Der moderne Versorgungsstaat hat das herkömmliche Unterhaltsrecht, das auf persönliche und nicht auf anonyme Beziehungen setzte, zu einem Anachronismus gemacht. Wo sich die Menschen daran gewöhnt haben, alle möglichen Ansprüche gegen den Staat und seine Agenten zu erheben, wirken persönliche Verpflichtungen wie eine zusätzliche Last, die man nach Möglichkeit umgeht. Der Grundsatz, der Eltern zum Einsatz für ihre Kinder und Kinder zum Einstehen für ihre Eltern verpflichtet, paßt nicht in eine Zeit, die sich in allem auf den Staat verläßt. Dieselbe Sozialbürokratie, die ihre Auslagen für Rentner, Kranke, Pflegefälle von deren Kindern zurück-fordert, zahlt für die Kinderlosen ohne Vorbehalt. Denn wo nichts ist, kann das Sozialamt auch nichts holen.

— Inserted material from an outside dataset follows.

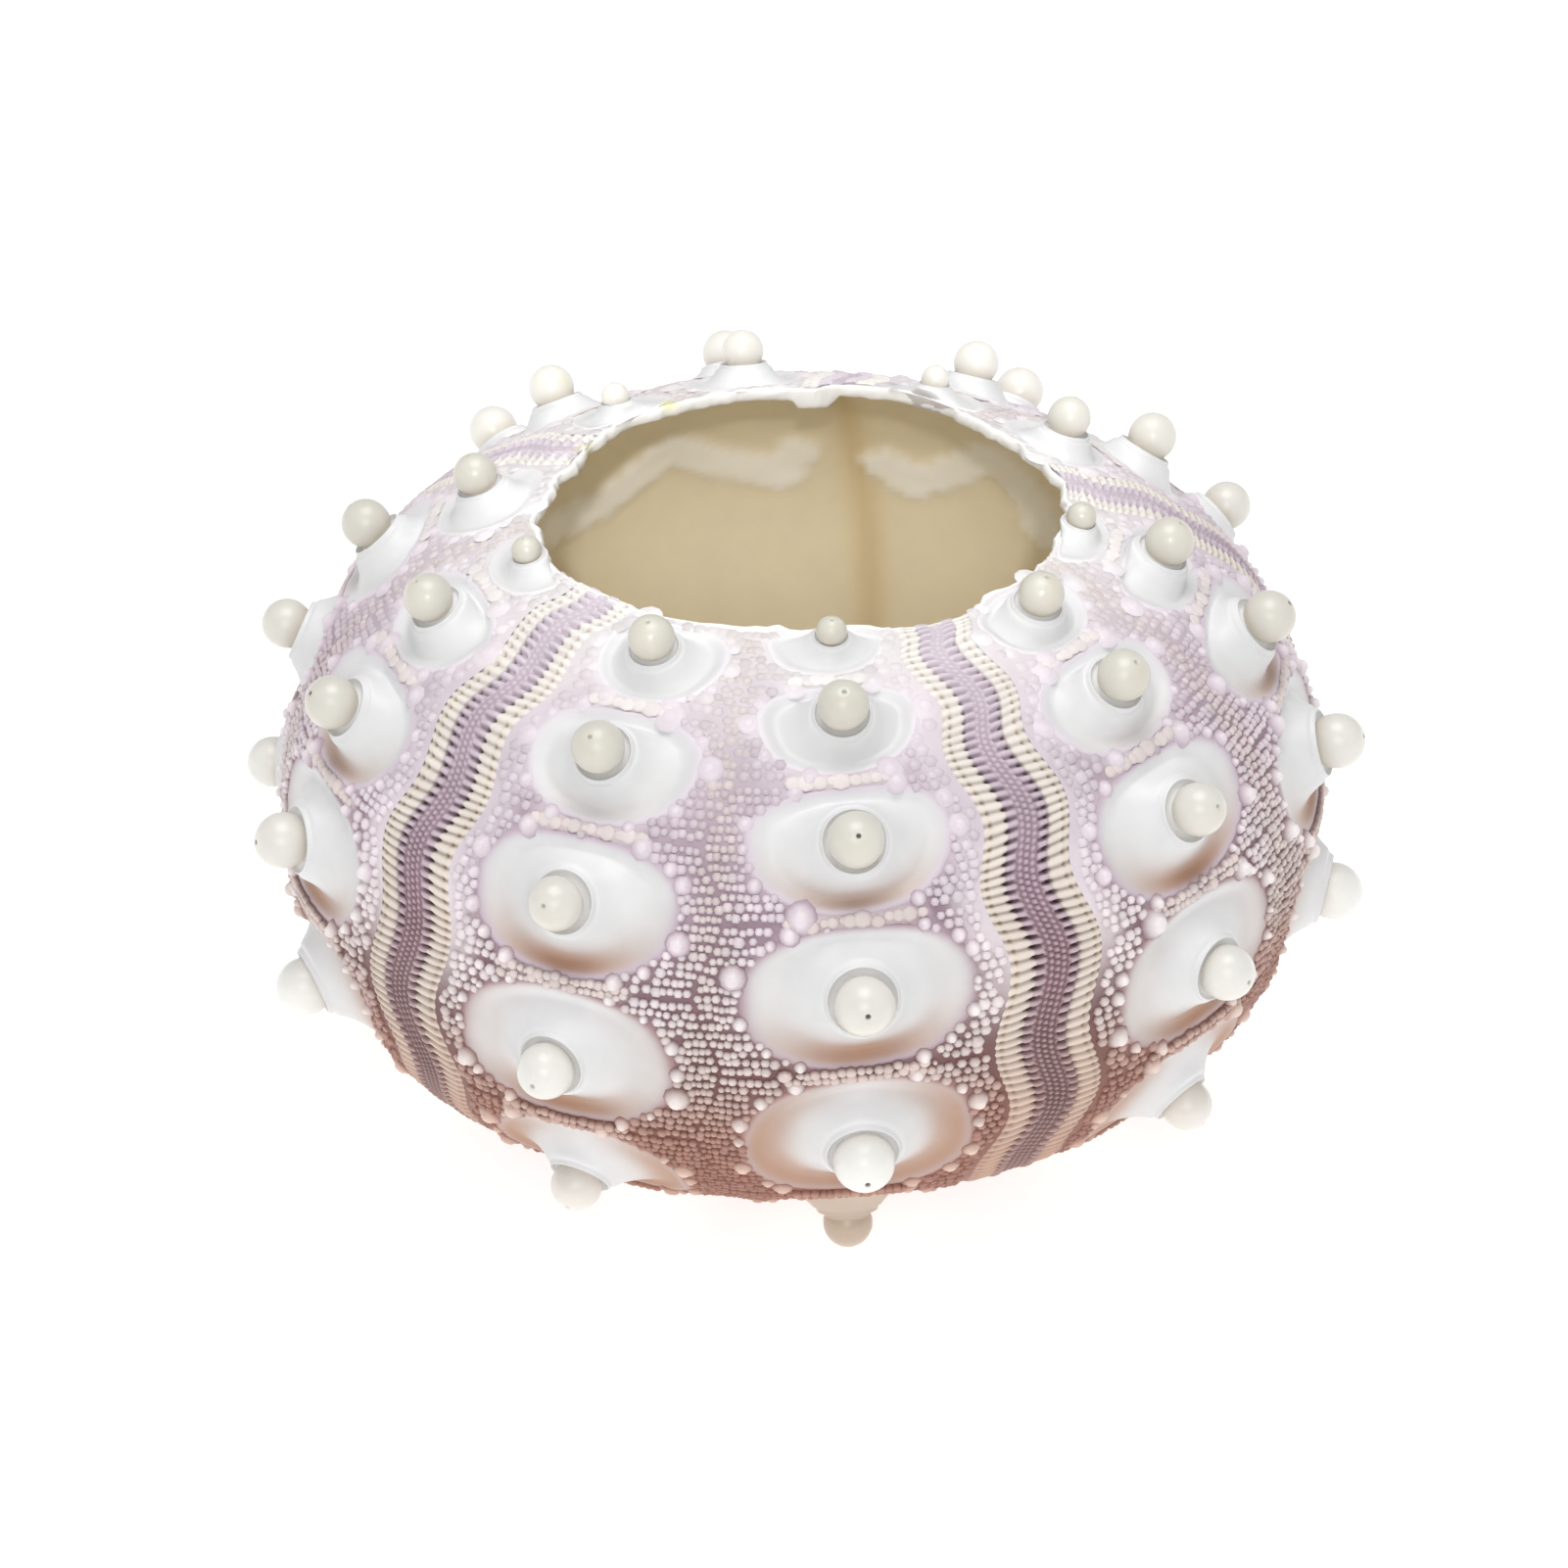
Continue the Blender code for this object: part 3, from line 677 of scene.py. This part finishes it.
def grain_places(bosses):
    """Azimuth, depth and radius of the small grains, in rows on every plate."""
    grains = []
    for side in (-1, 1):
        centres = sorted(boss.depth for boss in bosses if boss.side == side)
        joins = [0.0] + [(a + b) / 2 for a, b in zip(centres, centres[1:])] + [MOUTH_DEPTH]
        for top, bottom in zip(joins, joins[1:]):
            rows = max(2, round((bottom - top - PLATE_GAP) / grain_size((top + bottom) / 2)))
            size = (bottom - top - PLATE_GAP) / rows
            for row in range(rows):
                depth = top + PLATE_GAP / 2 + size * (row + 0.5)
                radius = float(radius_at(depth))
                edge = abs(float(band_edge(side, 1.0, depth))) * radius
                place = size * (0.4 + 0.3 * RANDOM.random()) - side * 0.85 * float(swing_sign(depth))
                while place < edge - 0.25:
                    grow = 0.74 + 0.42 * np.clip(place / 5.5, 0, 1)
                    step = size * np.clip(grow * (1 + 0.18 * RANDOM.normal()), 0.55, 1.5)
                    width = GRAIN_SHARE * (step + size) * (1 + 0.09 * RANDOM.normal())
                    grains.append((side * place / radius, depth + 0.08 * size * RANDOM.normal(), width))
                    place += step
    return np.array(grains)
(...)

Das ist der Hintergrund, vor dem der Bundesgerichtshof die Klage eines Mannes entschieden hat, der sich gegen die Rückforderung gewehrt hatte. Obwohl relativ wohlhabend, wollte er nicht einsehen, warum er aus seinem eigenen Vermögen einen Teil der Kosten tragen sollte, die das Sozialamt für die pflegebedürftigen Eltern aufgebracht hatte. Das Gericht fällte ein salomonisches Urteil, indem es die Verpflichtung des Sohnes begrenzte. Was Kinder brauchen, um ein ihrem Einkommen, Vermögen und sozialem Rang angemessenes Leben zu führen, darf von den Sozialbehörden nicht angetastet werden.
Das Urteil reagiert auf eine Entwicklung, die dazu angetan ist, den besonderen Schutz, den die Verfassung der Familie zugesichert hat, ins Gegenteil zu verkehren. Familie sein oder Familie zu haben ist unter den Bedingungen des modernen Versorgungsstaates zu einem unkalkulierbaren Risiko geworden. Die nachfolgende Generation muß ja nicht nur für die eigenen Eltern aufkommen, sondern darüber hinaus auch für die große und schnell wachsende Zahl von Leuten, die den Generationenvertrag nur zur Hälfte erfüllt haben. Sie haben mit ihren Beiträgen und Abgaben für die Älteren gesorgt, den recht erheblichen Aufwand, den die Erziehung von Kindern verlangt, aber gespart.
Das Urteil hat allerdings noch eine weitere beunruhigende Dimension. Es erinnert daran, daß der Sozialstaat deutscher Bauart selbstzerstörerische Konsequenzen hat. Er führt ja nicht nur zu finanziellen Ungerechtigkeiten, sondern richtet auch immaterielle Schäden an. Indem er die Menschen dazu einlädt, private Verpflichtungen gar nicht erst einzugehen oder ihre Konsequenzen, wenn möglich auf andere abzuwälzen, untergräbt er die Fundamente, auf denen er ruht. Er fördert die Solidarität im großen, anonymen Rahmen auf Kosten der Nächstenliebe im kleinen Kreis. Ohne die Agenturen des Wohlfahrtsstaates und die vielen, die sie ganz ungeniert in Anspruch nehmen, wäre es zu der Klage, die jetzt vom BGH entschieden worden ist, niemals gekommen.